Anthony Joshua said he is putting his own grief to one side as he prepares to return to the ring, telling reporters he is focusing instead on the parents of the two friends killed in a car accident last December. The former heavyweight champion will face Kristian Prenga in Saudi Arabia on 25 July, a comeback that comes less than a year after the crash that injured Joshua and killed Sina Ghami and Latif Ayodele in Nigeria.
Joshua spoke to the media for the first time since the accident on Monday and framed his return as a responsibility as much as a fight. “I’m just there for their parents,” he said, adding that being a “good soldier” means looking after the boys’ parents first and leaving his emotions for later. He said he understands how difficult the loss must be for the mothers and fathers, and that he does not want to make the tragedy about himself.
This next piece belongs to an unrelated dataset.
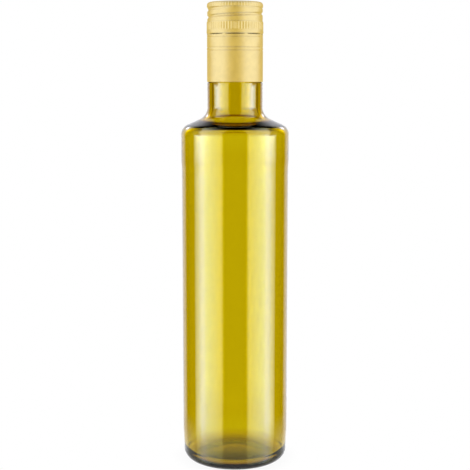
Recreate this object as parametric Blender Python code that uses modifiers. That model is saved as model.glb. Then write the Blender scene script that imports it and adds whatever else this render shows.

The timing matters because Joshua is moving back toward full activity next month, with the Prenga bout serving as a tune-up for a possible Tyson Fury fight in November. That makes the London media event on Monday more than a ceremonial appearance: it was Joshua’s first public accounting of how he is dealing with the accident while trying to keep a career-defining schedule intact. Ghami and Ayodele were part of his training camp for years, which gives the loss a place inside the camp as well as in his private life.
Prenga, who was at the event in London, did not hide the force of the moment. “I feel sorry for him and his team but I think it’s definitely going to affect him,” he said, setting up the sharpest edge in Joshua’s return: the fighter insists he can set his emotions aside, while his opponent believes the weight of the crash will follow him into the ring. Joshua has worked with Oleksandr Usyk as he rebuilds, saying he has learned to surround himself with experienced people, and he described his true battle as being inside the ropes rather than in Fury’s head.
That makes 25 July the first real test of whether Joshua can box through a year marked by loss, recovery and unfinished business. He is not just returning to resume his career; he is trying to do it while carrying the responsibility of two bereaved families, with the bigger prize of November still hanging over everything.